Herb Coleman

No. 25, 31, 22
- Positions: Center, guard

Personal information
- Born: June 18, 1923 Chester, West Virginia, U.S.
- Died: July 7, 1985 (aged 62) Southfield, Michigan, U.S.
- Listed height: 6 ft 0 in (1.83 m)
- Listed weight: 200 lb (91 kg)

Career information
- High school: Chester
- College: Notre Dame (1942–1943)
- NFL draft: 1945: 12th round, 113th overall pick

Career history
- Chicago Rockets (1946–1948); Baltimore Colts (1948);

Awards and highlights
- National champion (1943); Second-team All-American (1943);

Career AAFC statistics
- Games played: 37
- Games started: 24
- Interceptions: 1
- Stats at Pro Football Reference

= Herb Coleman (center) =

American football player (1923–1985)

Herbert Edward Coleman (June 18, 1923 – July 7, 1985) was an American professional football center who played three seasons in the All-America Football Conference (AAFC) with the Chicago Rockets and Baltimore Colts. He was drafted by the Boston Yanks in the twelfth round of the 1945 NFL draft. He played college football at the University of Notre Dame.

==Early life==
Coleman was captain of his high school football and basketball teams at Chester High School in Chester, West Virginia.

==College career==
Coleman played for the Notre Dame Fighting Irish.

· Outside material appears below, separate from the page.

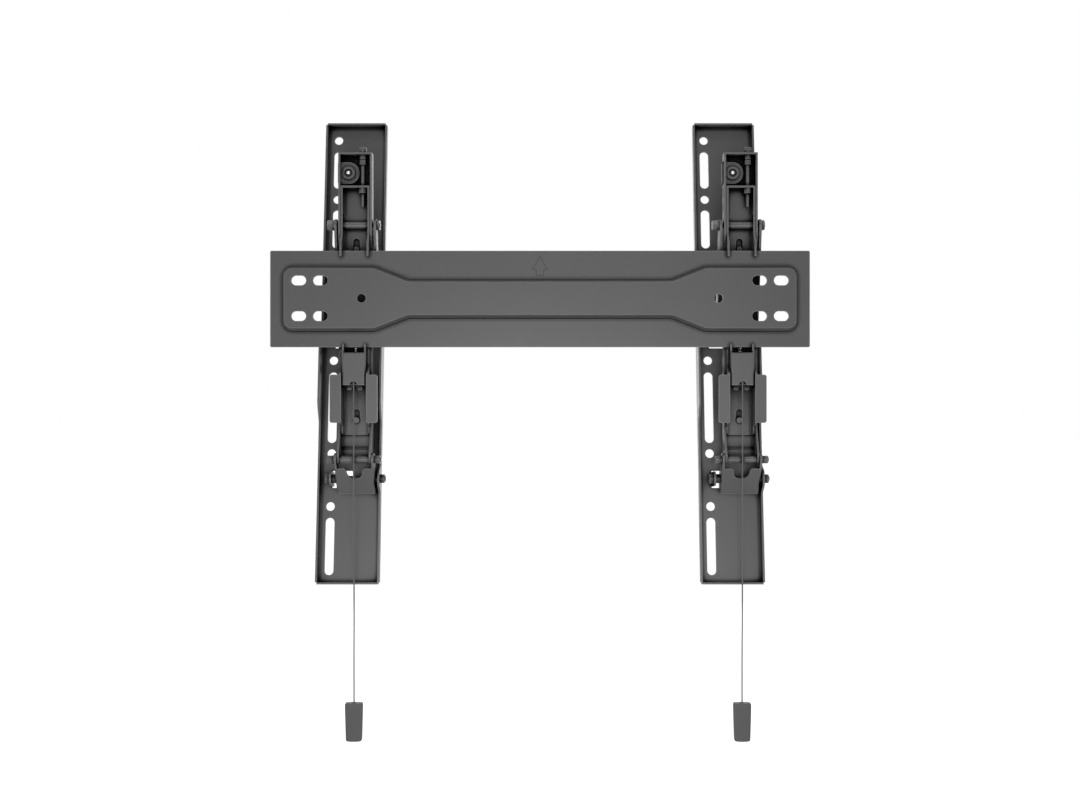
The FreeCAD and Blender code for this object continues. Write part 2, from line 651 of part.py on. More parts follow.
def flange_outline(u_top, u_bottom, ears):
    """Side outline (w, s) of a rail flange; ears is a list of (u, w) corners with radii."""
    start = [(RAIL_SHEET, -u_top), (-RAIL_FLANGE, -u_top)]
    end = [(-RAIL_FLANGE, -u_bottom), (RAIL_SHEET, -u_bottom)]
    return start + ears + end


def long_ear():
    """The deep part of both flanges, from behind the plate down to its rounded end."""
    return [(-RAIL_FLANGE, -EAR_TOP, 4), (-EAR_DEPTH, -EAR_FULL, 6), (-EAR_DEPTH, -EAR_SOFT, 9),
            (-RAIL_FLANGE - 3, -EAR_END + 5, 6), (-RAIL_FLANGE, -EAR_END, 2)]


def pivot_ear():
    """The rounded ear of the right flange around the rail pivot."""
    tip = -PIVOT_DEPTH - PIVOT_EAR_R
    u = RAIL_PIVOT_U
    return [(-RAIL_FLANGE, -u + PIVOT_EAR_FOOT, 4), (tip, -u + PIVOT_EAR_R, PIVOT_EAR_R - 0.5),
            (tip, -u - PIVOT_EAR_R, PIVOT_EAR_R - 0.5), (-RAIL_FLANGE, -u - PIVOT_EAR_FOOT, 4)]


def rail_lug(u):
    """A lug folded up out of the web, which holds a pivot on the side away from the ear."""
    tip = -PIVOT_DEPTH - LUG_HALF
    side = [(0.0, -u + LUG_HALF), (tip, -u + LUG_HALF, LUG_HALF - 0.05),
            (tip, -u - LUG_HALF, LUG_HALF - 0.05), (0.0, -u - LUG_HALF)]
    face = plate_yz(side, LUG_X, LUG_X + RAIL_SHEET)
    root = box(LUG_X - 0.6, LUG_X + RAIL_SHEET, -0.8, RAIL_SHEET, -u - LUG_HALF, -u + LUG_HALF)
    return face.fuse(root)


def rail_window(u):
    """Cutter for the web opening that the lug was folded from."""
    half = LUG_WINDOW_HEIGHT / 2
    low, high = LUG_X, LUG_X + LUG_WINDOW_WIDTH
    return plate_xz([(low, -u - half, 0.6), (high, -u - half, 1.5), (high, -u + half, 1.5), (low, -u + half, 0.6)],
                    -1, RAIL_SHEET + 1)


def rail_channel():
    """Web and both flanges of the rail, in the rail's own axes."""
    half, top = RAIL_WIDTH / 2, -RAIL_TOP_MARGIN
    bottom = SCREEN_HOLE_PITCH + RAIL_BOTTOM_MARGIN
    body = channel(RAIL_WIDTH, RAIL_SHEET, RAIL_BEND_R, 0.0, -EAR_DEPTH - 4, -bottom, -top)
    relief_top, relief_bottom = top + 2, bottom - 2
    middle = box(-half + RAIL_SHEET + 0.01, half - RAIL_SHEET - 0.01, -0.01, RAIL_SHEET, -bottom, -top)
    left = plate_yz(flange_outline(relief_top, relief_bottom, long_ear()), -half, -half + RAIL_BEND_R + 0.8)
    right = plate_yz(flange_outline(relief_top, relief_bottom, long_ear() + pivot_ear()),
                     half - RAIL_BEND_R - 0.8, half)
    return body.common(left.fuse(right).fuse(middle))


def end_flange(u, inward):
    """The short flange across an end of the rail; inward is +1 at the bottom and -1 on top."""
    half = RAIL_WIDTH / 2 - RAIL_END_RELIEF
    low, high = sorted((-u, -u + inward * RAIL_SHEET))
    corners = [(-half, low), (half, low), (half, high), (-half, high)]
    face = Part.Face(wire(corners, lambda x, s: V(x, -RAIL_FLANGE, s)))
    return face.extrude(V(0, RAIL_FLANGE + RAIL_SHEET, 0))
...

He earned United Press International second-team All-American honors in 1943.

==Professional career==
Coleman was selected by the Boston Yanks in the 12th round with the 113th overall pick in the 1943 NFL draft.

Coleman played in 36 games, starting 24, for the Chicago Rockets of the AAFC from 1946 to 1948.

Coleman played in one game for the Baltimore Colts of the AAFC in 1948.

==Perosnal life==
Coleman died on July 7, 1985, in Southfield, Michigan.